The teams in question scored, on average, 25.7 fewer points in the injury season for their star offensive tackle. That’s an average of 2.9 points per game. Well, except it really isn’t. The dropout was likely greater than that, because remember, our injured tackles did play 6.3 games on average during that dropoff season; if we want to get a rough estimate of their worth, we need to account for that. Dividing the point dropoff by the games played difference gives us 2.9 points per game dropoff when the star tackle is out.  It’s an apples to oranges comparison (my cutoff of requiring a pro bowl was designed to weed out right tackle types that weren’t considered dominant but started for a while), but in looking at the estimate for starting quarterback worth of 2.3 points, I’m at least in the ball park with this method.

RUSHING YARDS PER CARRY

This was an interesting one. Most star tackles are considered the best pass blockers at their position, but I was still surprised to see no effect on the running game as measured by yards per carry. It may be only 19 players, but it is hundreds of games and thousands of carries for each type of season (before injury vs. injured tackle). The results, taking to the thousandth digit: 4.011 yards per carry in the previous year, and 4.016 yards per carry the year the tackle was injured.

NET YARDS PER ATTEMPT

So if there was no impact on rushing efficiency, but the points went down, it’s gotta be the passing, right? Net Yards Per Attempt includes the Passing Yards, and also deduct Sack Yards. The Net Yards per Pass did drop, from 6.33 in the previous year to 5.94 in the injury year. Again, just like we did with wins, we have to adjust for the fact that the linemen did play some during that injury year. The likely effect on a per game basis when playing versus when out with an injury was somewhere between 0.7 to 0.8 Net Yards per Attempt dropoff. That’s fairly large–it would be like going from Chad Henne’s numbers in 2010 to Matt Schaub’s, or from Matt Schaub’s to Aaron Rodgers.

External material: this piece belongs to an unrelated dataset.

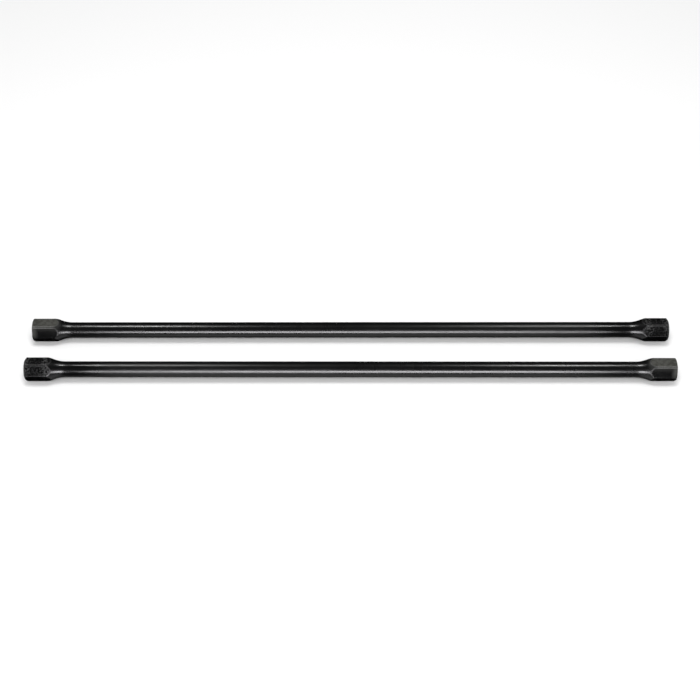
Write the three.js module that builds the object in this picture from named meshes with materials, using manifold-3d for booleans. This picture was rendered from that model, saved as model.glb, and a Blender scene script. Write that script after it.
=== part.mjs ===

So, the next question is how is that distributed? The sack rate did increase with the tackle injured, from 6.79% on average to 7.28% on average. Adjusting for tackle games played, that per game increase was on the order of about a 0.9% increase in sack rate per game. That would be about 5 more sacks over the course of a full season without a star tackle–a definite increase but also far lower than what I think most people would think. The sack rate portion of that net yards per attempt figure accounts for about 0.1 to 0.15 of the dropoff; the rest is good old yards per attempt when a pass leaves the QB’s hands. I’ve said that I think the quarterback is more involved in sack rate than people think, and the offensive line is far more involved in yards per pass attempt than they get credit for. The loss of a lineman had some impact on sack rate, but a bigger impact on the yards per attempt. The quarterback may still get rid of it, he just has to do it sooner.